[What the exercise asks] Find every line with the word "this" and report how many there are, without any other text.

[Raw records]
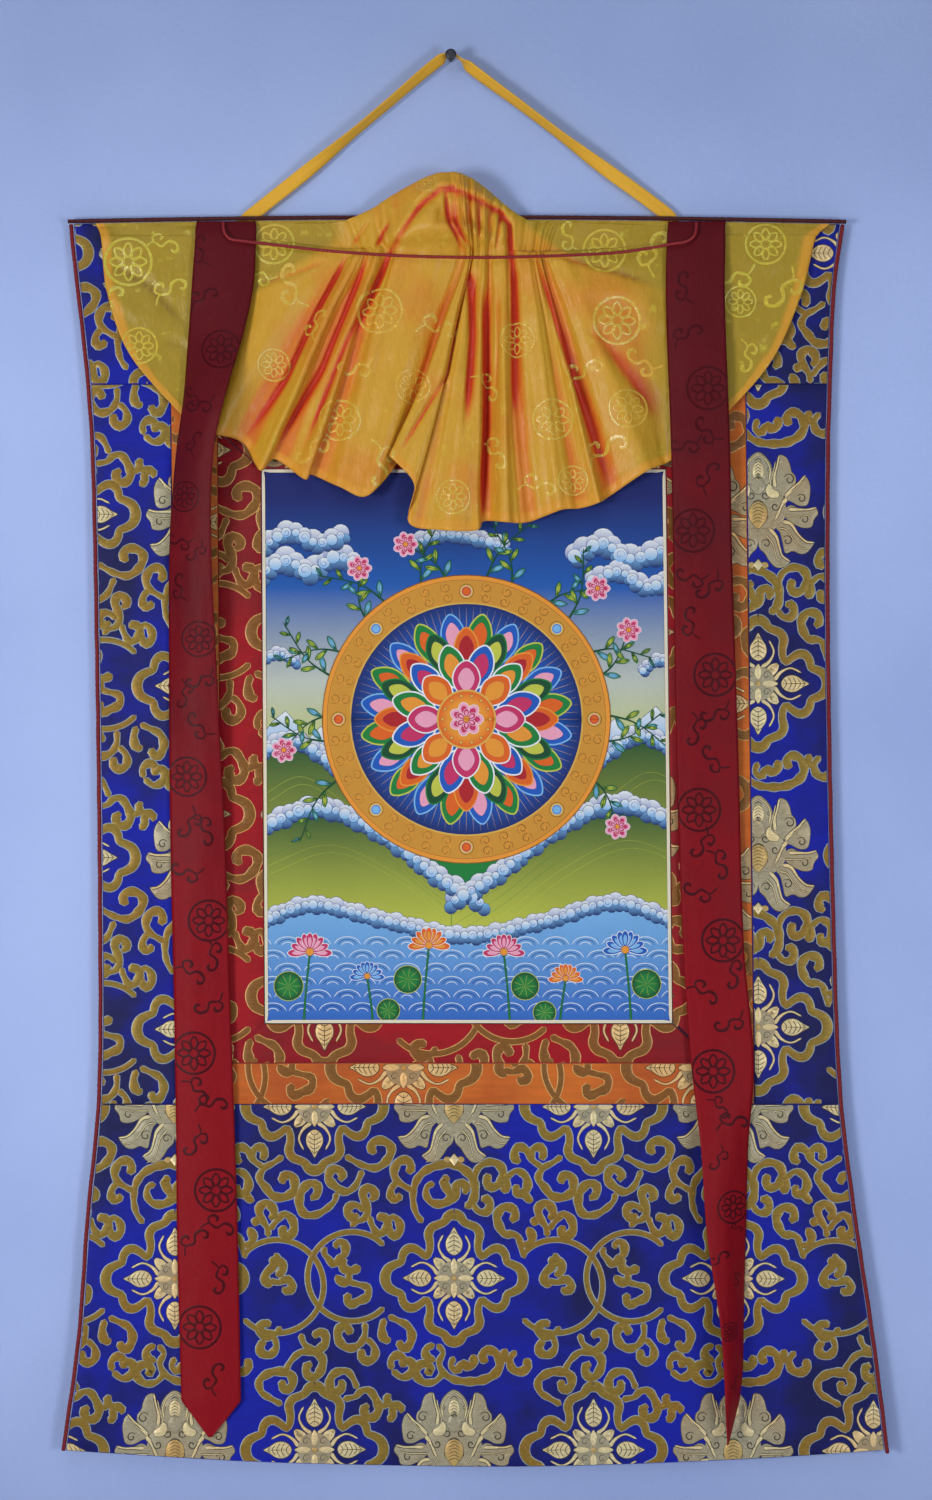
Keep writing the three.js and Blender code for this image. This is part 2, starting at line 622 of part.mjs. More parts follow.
...
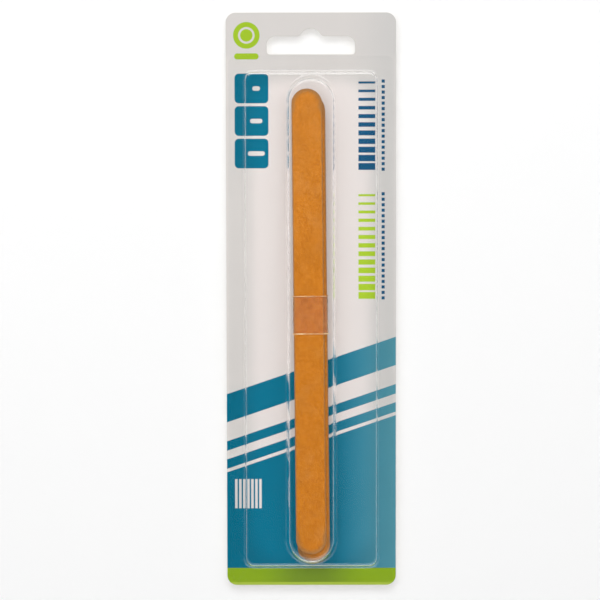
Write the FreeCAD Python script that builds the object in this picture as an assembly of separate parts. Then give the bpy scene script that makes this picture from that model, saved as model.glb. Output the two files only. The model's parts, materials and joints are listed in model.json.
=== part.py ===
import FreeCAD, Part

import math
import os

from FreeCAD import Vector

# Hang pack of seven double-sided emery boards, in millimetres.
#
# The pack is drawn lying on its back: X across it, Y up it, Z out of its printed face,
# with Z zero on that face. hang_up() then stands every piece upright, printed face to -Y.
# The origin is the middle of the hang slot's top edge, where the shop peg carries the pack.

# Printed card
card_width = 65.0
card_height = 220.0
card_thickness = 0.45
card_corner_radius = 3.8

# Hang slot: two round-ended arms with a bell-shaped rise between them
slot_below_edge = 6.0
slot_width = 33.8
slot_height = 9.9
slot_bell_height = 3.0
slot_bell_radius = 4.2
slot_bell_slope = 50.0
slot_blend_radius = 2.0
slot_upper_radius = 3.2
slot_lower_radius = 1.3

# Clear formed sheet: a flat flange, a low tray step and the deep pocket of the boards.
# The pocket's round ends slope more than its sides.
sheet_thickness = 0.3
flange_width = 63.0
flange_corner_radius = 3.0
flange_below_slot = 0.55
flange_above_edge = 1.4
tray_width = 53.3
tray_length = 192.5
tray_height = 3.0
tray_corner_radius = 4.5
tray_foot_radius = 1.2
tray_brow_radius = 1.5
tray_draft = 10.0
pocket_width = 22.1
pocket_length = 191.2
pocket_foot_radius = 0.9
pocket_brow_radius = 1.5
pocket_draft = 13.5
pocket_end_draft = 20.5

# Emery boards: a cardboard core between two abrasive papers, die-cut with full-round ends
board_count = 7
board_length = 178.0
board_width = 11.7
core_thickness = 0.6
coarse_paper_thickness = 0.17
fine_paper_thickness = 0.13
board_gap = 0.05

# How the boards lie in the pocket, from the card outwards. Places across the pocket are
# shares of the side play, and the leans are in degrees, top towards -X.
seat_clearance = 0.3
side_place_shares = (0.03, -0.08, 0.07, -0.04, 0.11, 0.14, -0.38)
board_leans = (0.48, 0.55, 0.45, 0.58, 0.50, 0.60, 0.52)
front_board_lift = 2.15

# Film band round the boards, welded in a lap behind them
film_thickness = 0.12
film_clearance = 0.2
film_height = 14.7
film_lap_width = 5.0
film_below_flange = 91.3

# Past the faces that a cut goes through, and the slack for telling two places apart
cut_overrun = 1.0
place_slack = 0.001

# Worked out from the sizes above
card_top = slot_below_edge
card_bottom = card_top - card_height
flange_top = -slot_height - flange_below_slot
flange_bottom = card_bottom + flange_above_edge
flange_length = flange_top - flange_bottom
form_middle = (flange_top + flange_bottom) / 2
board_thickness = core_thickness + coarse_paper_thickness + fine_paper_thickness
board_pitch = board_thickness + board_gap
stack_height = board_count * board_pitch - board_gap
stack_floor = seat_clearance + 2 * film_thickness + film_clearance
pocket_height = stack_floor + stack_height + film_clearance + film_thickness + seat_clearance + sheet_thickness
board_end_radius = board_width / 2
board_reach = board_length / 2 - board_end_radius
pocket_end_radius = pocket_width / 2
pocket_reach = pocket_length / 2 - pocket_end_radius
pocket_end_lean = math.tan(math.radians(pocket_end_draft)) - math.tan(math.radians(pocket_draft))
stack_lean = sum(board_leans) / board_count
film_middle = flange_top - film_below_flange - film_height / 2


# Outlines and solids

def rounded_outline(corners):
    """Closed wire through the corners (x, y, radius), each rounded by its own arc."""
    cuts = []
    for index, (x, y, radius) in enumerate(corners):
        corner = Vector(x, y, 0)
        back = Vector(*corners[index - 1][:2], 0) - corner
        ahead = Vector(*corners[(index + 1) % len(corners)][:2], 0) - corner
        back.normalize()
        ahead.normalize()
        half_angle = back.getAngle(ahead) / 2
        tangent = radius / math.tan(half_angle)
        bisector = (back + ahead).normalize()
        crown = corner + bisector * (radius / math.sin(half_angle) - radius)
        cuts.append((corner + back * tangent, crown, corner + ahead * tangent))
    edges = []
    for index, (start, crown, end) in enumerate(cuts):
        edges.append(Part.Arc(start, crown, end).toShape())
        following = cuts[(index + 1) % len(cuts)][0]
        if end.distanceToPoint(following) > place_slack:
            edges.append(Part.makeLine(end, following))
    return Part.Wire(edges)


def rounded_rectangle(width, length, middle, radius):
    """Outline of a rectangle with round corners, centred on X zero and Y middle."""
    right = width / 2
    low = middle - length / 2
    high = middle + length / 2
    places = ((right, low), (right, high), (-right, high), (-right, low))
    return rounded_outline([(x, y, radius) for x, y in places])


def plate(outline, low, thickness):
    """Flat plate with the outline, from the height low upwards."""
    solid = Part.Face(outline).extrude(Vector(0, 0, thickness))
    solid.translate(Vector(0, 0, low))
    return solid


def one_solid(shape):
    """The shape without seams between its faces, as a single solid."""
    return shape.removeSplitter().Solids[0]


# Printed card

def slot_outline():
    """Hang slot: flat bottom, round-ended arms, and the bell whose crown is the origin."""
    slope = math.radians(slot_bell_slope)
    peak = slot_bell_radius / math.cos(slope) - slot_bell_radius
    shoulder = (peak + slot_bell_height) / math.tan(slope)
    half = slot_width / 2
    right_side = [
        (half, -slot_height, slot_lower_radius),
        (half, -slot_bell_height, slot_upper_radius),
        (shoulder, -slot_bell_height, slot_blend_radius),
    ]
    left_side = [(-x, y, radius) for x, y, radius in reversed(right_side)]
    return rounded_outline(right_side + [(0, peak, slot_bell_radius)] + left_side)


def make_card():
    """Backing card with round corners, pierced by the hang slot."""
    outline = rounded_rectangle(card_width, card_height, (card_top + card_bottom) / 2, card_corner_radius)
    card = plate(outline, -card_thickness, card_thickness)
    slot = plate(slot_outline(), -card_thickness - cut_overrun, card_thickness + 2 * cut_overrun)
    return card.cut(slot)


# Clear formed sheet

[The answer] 2